I think you've got some good moments in here, but there are inconsistent issues kind of spread out over the length of the thing. In some spots, the edit is suffering from the Linger-Beyond-Its-Welcome syndrome. Your reel calls for cutting on the action, not on the pause. Plenty of drawn out reveals and edits at the wrong moments. A lot of the cuts just feel really random. This goes for your forced transitions between unrelated projects. Most projects just don't belong together. Part of your job here is to figure out which unrelated projects can be cut together and not feel totally inappropriate, jarring, or silly.

In other spots, you're showcasing work that is below your skill level. Be ambitious. Carve yourself a reel that shows what you'll be doing in the future, not one that highlights your fumbles. I think you know what I'm talking about here. Traffic Dojo? Dynamic High Impact? New Perspectives? Really Matthew? Let's see your best, not your worst, second worst, or even fifteenth worst. You know that's not the end of the list of things you need to kill with fire and launch the ashes into space. :D

It's fine if you want to bill yourself as an AE/C4D guy. You don't have to be on the editorial side, design team, compositing, or any other specialty, but when you go to market yourself, you're a million times better off if you can showcase a reel that utilizes those crafts at least moderately well. Your reel is a work of short filmmaking, or visual communication that relies on design, editing, etc. just as much as anything else to convey what it needs to. When it fails on those levels, it fails to communicate your actual skills as well as it should. That's when you get a situation at some studio where a producer is looking for someone, sees your reel, has to call over a design guy to look at it, who goes "eeeh... not a great reel", to which the producer now has to stage a defense like "oh, i'm just trying to find someone to do X". Now you've got two people trying to decipher whether they should gamble on a guy whose skills are in question. Or you've got a potential direct client out there looking for someone, they see your reel and think "presentation didn't wow me", and the only subsequent shot you have at it is "well, maybe he's cheap". The first is laden with skepticism, and the second with the expectation that your rates are gonna be low. Neither of these is where you want to start out.

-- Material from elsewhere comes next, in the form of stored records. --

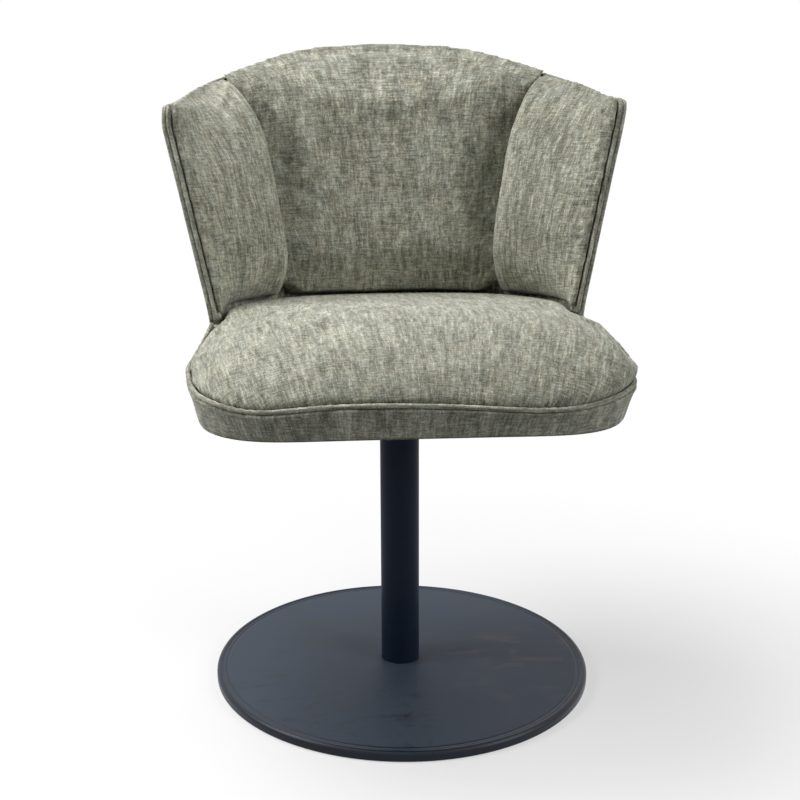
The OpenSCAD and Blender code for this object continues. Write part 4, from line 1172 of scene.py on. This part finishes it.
wingLook = padLook | {
    "voxel": 0.0044, "columns": 50, "rows": 60, "thin": 0.009, "swelling": 0.051, "swellingPower": 0.8,
    "noseFrom": 0.84, "noseReach": 0.16, "noseDrop": 0.75, "endDrop": 0.6, "endPower": 6, "over": 0.003,
    "rimAt": 0.0170, "rimRadius": 0.0052, "rimAhead": 0.0013, "rimOver": 0.0025, "rimLow": 0.010,
    "rimShort": 0.012, "rimPoints": 150, "rimBow": 0.0045, "bowReach": 0.04, "bowPower": 0.8,
    "rimDrop": 0.0015, "dropFrom": 0.03, "dropReach": 0.015, "capEdge": 0.2, "capReach": 0.02,
    "capFoot": 0.25, "capAbove": (0.49, 0.03), "cornerRise": 0.004, "fan": 0.0022, "fanAt": (0.017, 0.011),
    "fanFolds": 10, "gather": 0.0006, "gatherPitch": 0.012, "gatherReach": 0.009, "gatherBelow": 0.02,
    "filling": (0.0010, 0.10, 1.9), "folds": (0.00035, 0.03, 0.0), "frontFrom": 0.003, "frontReach": 0.006,
    "noseGap": 0.003, "overhang": 0.035, "overhangFrom": (0.048, 0.012), "girth": 0.215, "noseRun": 0.045,
    "noseTurn": 0.9, "slant": 0.45, "slantMost": 0.03, "topDepth": 0.035,
}


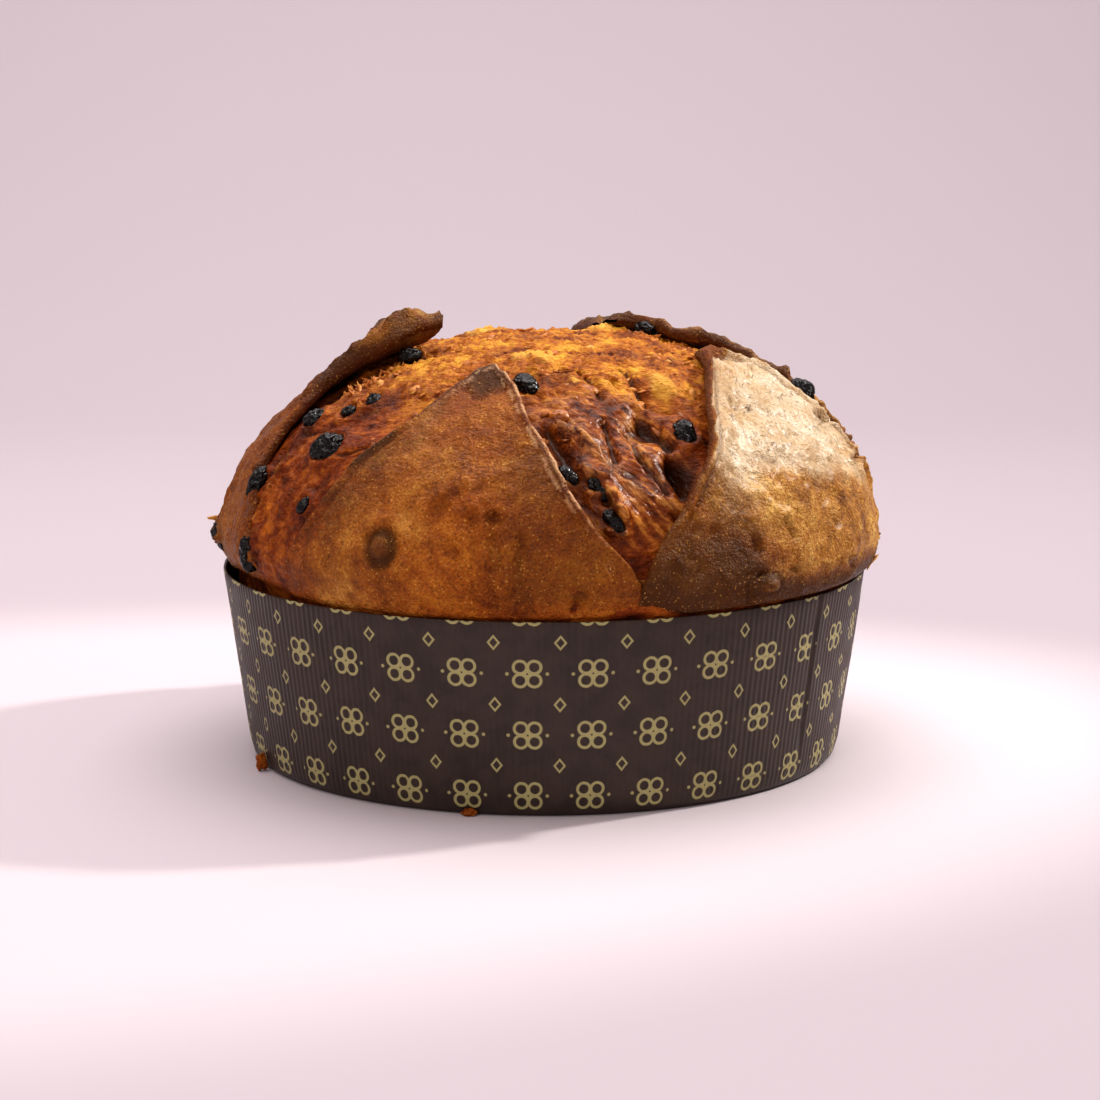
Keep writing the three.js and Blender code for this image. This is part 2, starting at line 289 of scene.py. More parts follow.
# %% [markdown]
# ## The loaf's own coordinates
# A place on the loaf is a direction round it, in degrees, and a level up the crust: -1 at the paper's rim,
# 0 at the widest place and 1 at the crown. The same named sizes drive the CAD model. NumPy works out all
# points at once.

# %% Sizes of the case and the loaf, in millimetres
RIM_RADIUS = 115
BASE_RADIUS = 105.7
CASE_HEIGHT = 67
PAPER = 1
FOOT_RADIUS = 3
CROWN_HEIGHT = 148.6
WAIST_HEIGHT = 80
LOAF_RADIUS = 116.8
WAIST_BULGE = 1.4
LEFT_SLOPE = 3
DOME_POWER = 2.2
PAPER_GAP = 0.5
OVER_RIM = 0.6

# The loaf isn't quite round. It leans to the right, bulges in one place, overhangs the paper in another and
# draws back from it in a third: direction, millimetres where there are any, and spread in degrees
RIGHT_LEAN = 1.2
BULGE = (-40, 0.8, 32)
OVERHANG = (-18, 52)
DRAWN_BACK = (-160, 5.5, 20)

# How long one level is over the skin: on the dome, under the waist and inside the paper
DOME_MM = 105
NECK_MM = 18
SUNK_MM = 40


def bell(x, width):
    return np.exp(-((np.asarray(x, float) / width) ** 2))


def smooth(x, low, high):
    share = np.clip((np.asarray(x, float) - low) / (high - low), 0, 1)
    return share * share * (3 - 2 * share)


def turn(start, end):
    """The shorter way round from one direction to another."""
    return (np.asarray(end, float) - start + 180) % 360 - 180


def along(pairs, where):
    """Values read off a short list of (where, value) pairs, a little rounded at its corners."""
    at, values = zip(*pairs)
    steps = (-0.04, -0.02, 0, 0.02, 0.04)
    return sum(np.interp(np.asarray(where) + step, at, values) for step in steps) / len(steps)


def wall(height):
    return BASE_RADIUS + (RIM_RADIUS - BASE_RADIUS) * height / CASE_HEIGHT


print("wall radius at half height", wall(CASE_HEIGHT / 2))

# %% [markdown]
# Before it was cut, the crust was one full dome. Its section is a superellipse, fuller than a circle, and
# under its waist it rolls in towards the paper, more on the right than on the left.

# %% The uncut crust


def neck_radius(direction):
    at, back, spread = DRAWN_BACK
    return RIM_RADIUS - PAPER - PAPER_GAP - back * bell(turn(at, direction), spread)


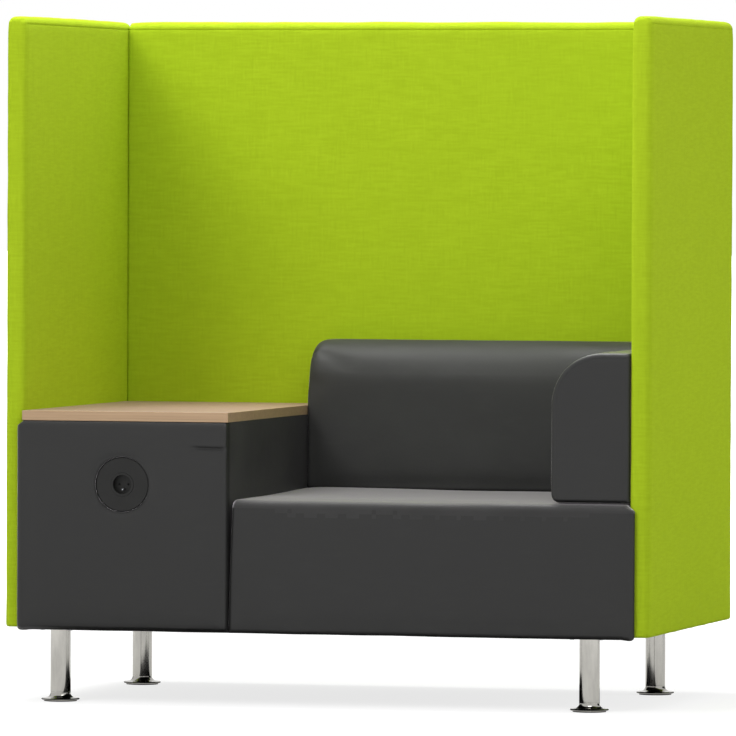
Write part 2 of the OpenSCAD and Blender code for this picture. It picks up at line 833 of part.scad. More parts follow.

So you've done all of this work and you need to showcase it. Don't think that the showcase deserves any less attention to detail than anything else you do. It might actually need more. Give it some real intention. Give it some heart. And maybe give it a track that's more unique to you and not everyone within earshot of a radio.

Start by looking at great reels. Not the reels of your peers. The reels of the masters. The ones that seem to exist in a realm far from yours. Figure them out, bit by bit. Emulate them, if it helps you figure out why they're good.

Also, I ate Chipotle for some reason. Now I have gas. Don't be like me. Important to note.